Always be suspicious of people who tell you that something is "real," and something else is not. That I suppose includes me in this blogpost. I have my own agendas. I don't want to make a case for reality, however, so much as for memorability. I should add to the list of this movie's virtues that it rekindled in me an appreciation for certain aspects of Rachmaninoff (for that is what I have been told the music is)... perhaps I will finally buy that recording of Weissenberg playing Etudes-Tableaux. But Garcon Stupide has that rare asset: a director who seems to understand something about music. The concluding two minutes of the film seem musical, not by accident, but in essence. The onscreen events are reticent to declare themselves ("I am a happy ending" or "I am a sad ending," or even "I am an ending at all"?), and they take refuge therefore in the music (which cannot really declare itself either); the two enigmas are tied to each other, timed as a gradual release and disintegration, an unfolding of images and motives.

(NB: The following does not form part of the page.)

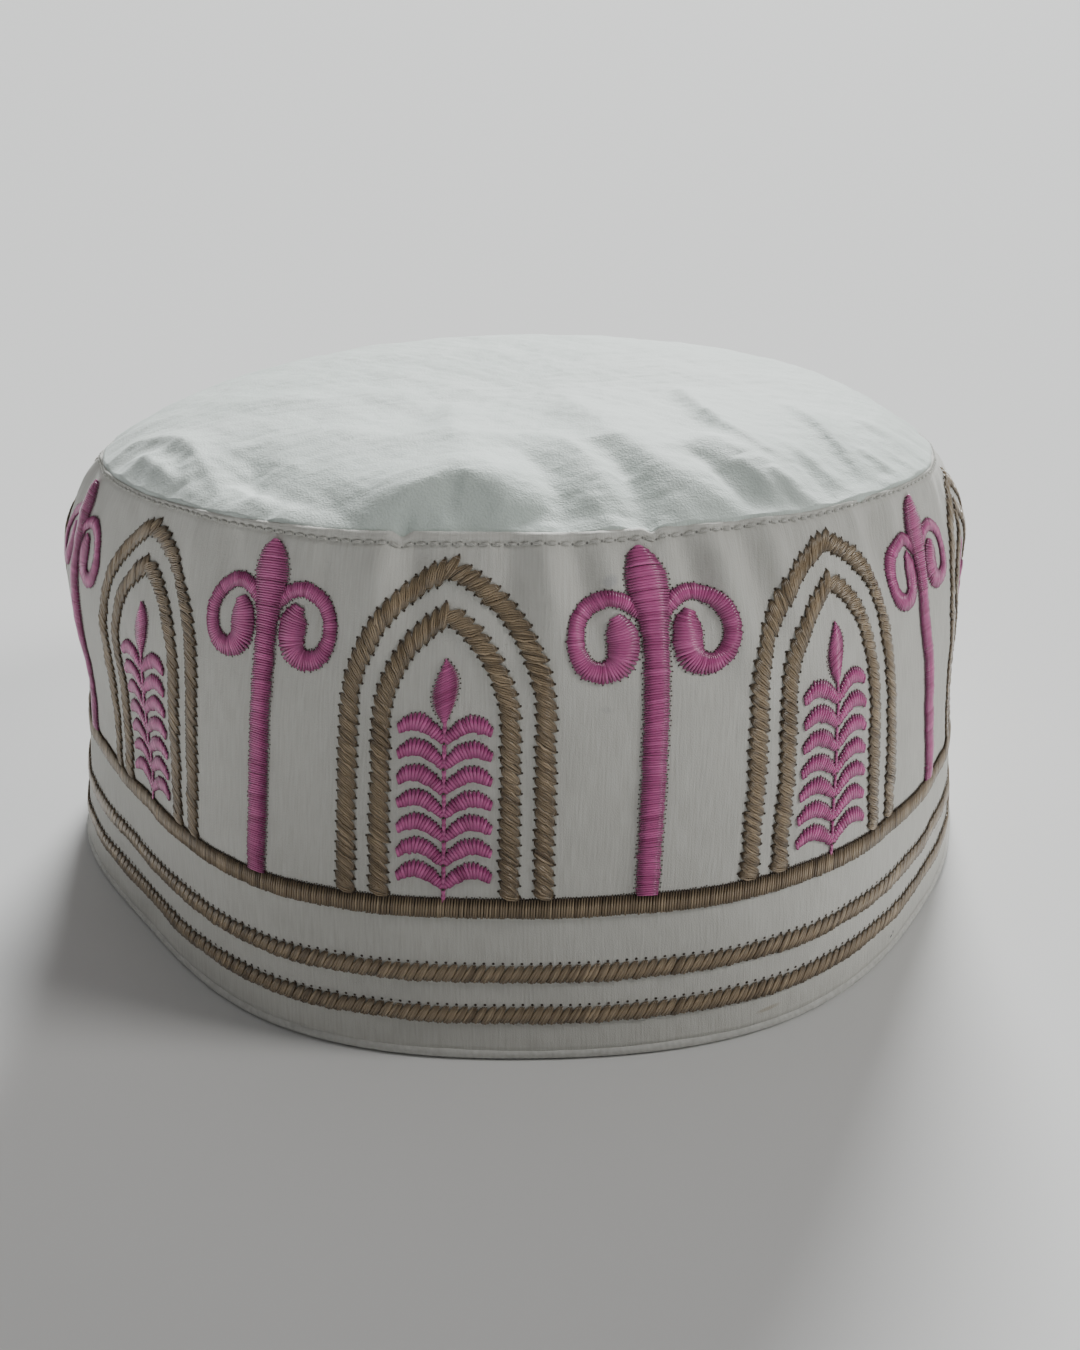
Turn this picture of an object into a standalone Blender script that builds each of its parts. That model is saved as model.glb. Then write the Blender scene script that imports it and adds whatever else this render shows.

And instead of the usual spitting out down the escalator, out the corporate downward ladder, I found myself shaking, walking down the sidewalk in the Village, in no mood for bulls*** statements or any kind of interpretive crap. That means I really liked it. In this case a different bargain was made; I left with more time than I came in with; I had not sold my soul to the cinema, but instead it had sold mine back to me.